The farmer depends on your to help his family get the crop out and into storage. Grit, determination and dealing with colder weather and days when maybe you are not handstand happy about heading to the field. But you do go and eventually less bothers you as your realize the value of this exercise.

Kids that pick and work the fall Maine potato harvest look around and realize I did something worthwhile during the harvest break.
They feel good about themselves and part of something outside their home four walls and a roof. Independent, responsible and dreaming about what part of their picking check they get to spend as they see fit. What they would like to buy with their own money.
And whatever is purchased does not get broken or discarded after the newness is gone. Instead being respected, cared for and put away to protect it because they earned it. Worked too hard not to take care of whatever they bought with their own hard earned money.

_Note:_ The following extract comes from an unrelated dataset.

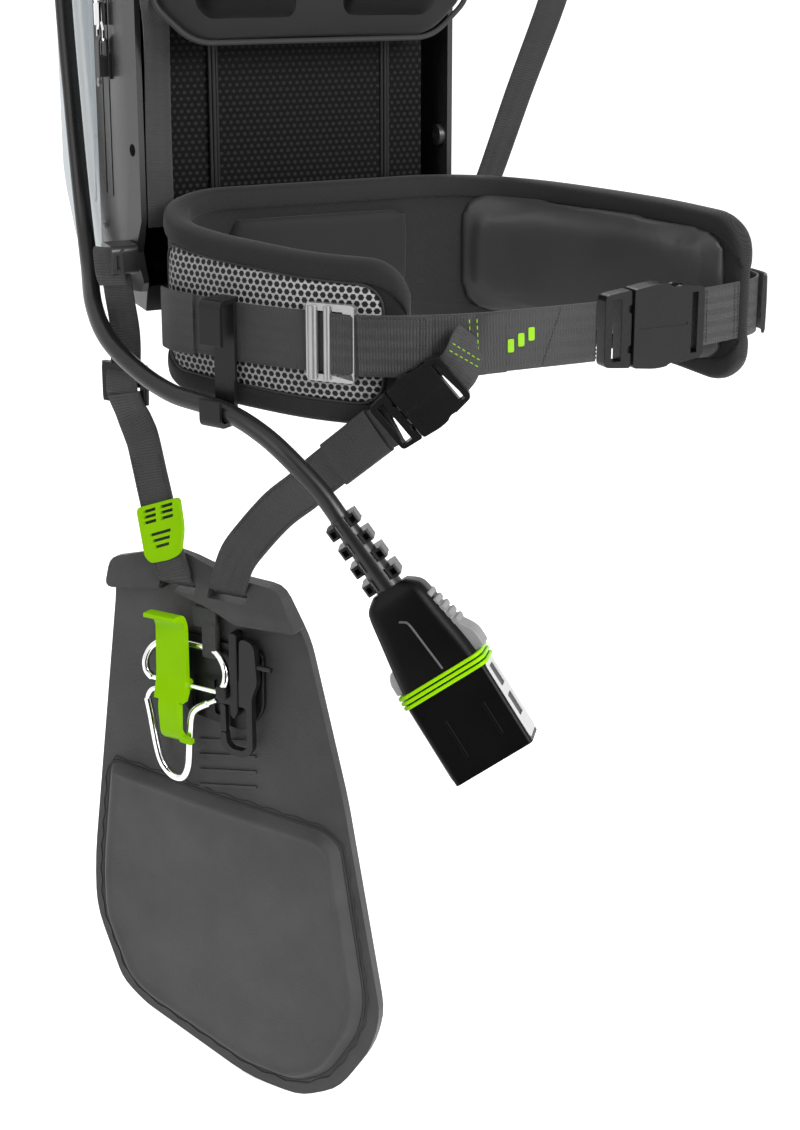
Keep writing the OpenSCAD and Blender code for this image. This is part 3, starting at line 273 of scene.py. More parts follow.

Ask anyone who grew up picking Maine potatoes what they thought about the experience.
Some become farmers from the experience digging in the dirt. Remember “No farmer, no food”. You gotta eat at least three times a day.
The harvest workers are part of a proud, capable bunch and learn their value, developing their work ethic. It makes them proud to be from “The County” and that work ethic, dependability to show up and do a good days work is a rural Maine thing.

Striving to do your part, to keep your potato field section picked clean and caught up and get along with the others on the potato chain gang.
You start to realize that you are not lazy, that you can stick with something that is not for pure entertainment value. Glad my kids learned from the experience of picking Maine potatoes.